How specific should my product categories be before I assign attributes?
Specific enough that the same attribute set applies to everything in a leaf category. `Fasteners > Bolts > Hex Bolts` is a good leaf because every product needs thread size, length, head type, and finish. `Hardware` is too broad. The test: if two products in one leaf would naturally need different attributes, split the leaf. Requiredness should be set per category, not globally, so you never force `N/A` into fields that don't apply.
How do I handle units consistently across numeric attributes?
Pick one canonical storage unit per attribute (e.g., all lengths in millimeters, all weights in grams) and convert on input and display. Store the number as a numeric type, not a string like `50mm`, so it sorts and ranges correctly. Encode the unit in the machine name (`length_mm`, `weight_g`) to prevent drift, and maintain conversion rules so supplier data sent in pounds or inches normalizes automatically instead of coexisting with metric values.

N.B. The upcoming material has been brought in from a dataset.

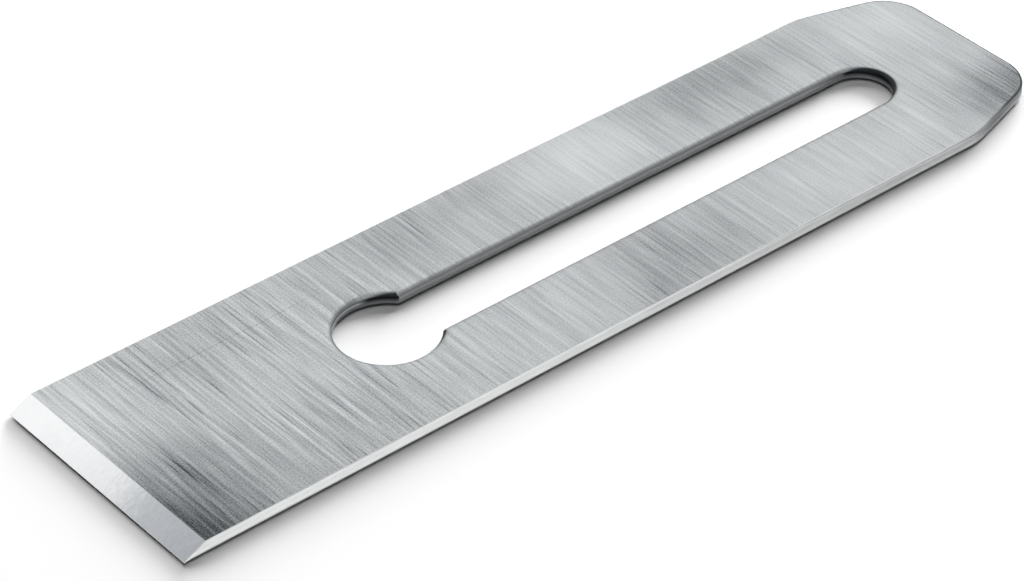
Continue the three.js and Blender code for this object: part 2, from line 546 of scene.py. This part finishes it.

When should an attribute be multi-value versus single-value?
Single-value for properties with exactly one answer per SKU — weight, voltage rating, primary material. Multi-value for sets, like certifications (UL + CSA + RoHS) or compatible models. Model multi-value attributes as proper multi-select fields, never as comma-separated text in a single cell, because comma-joined strings can't be filtered on individual values. Also decide whether an attribute is a variant axis (size, color — belongs on child SKUs) or shared (brand, series — belongs on the parent).
How do I keep an attribute schema clean over time?
Treat it as a standing process, not a one-time build. Assign an owner to each attribute and value list, define an intake path so new values are approved rather than invented during imports, and validate data type, unit, allowed-value, and required-by-category rules at ingestion instead of at the feed. Track completeness per leaf category, version the schema, and maintain a synonym map so supplier variants resolve to your canonical values automatically.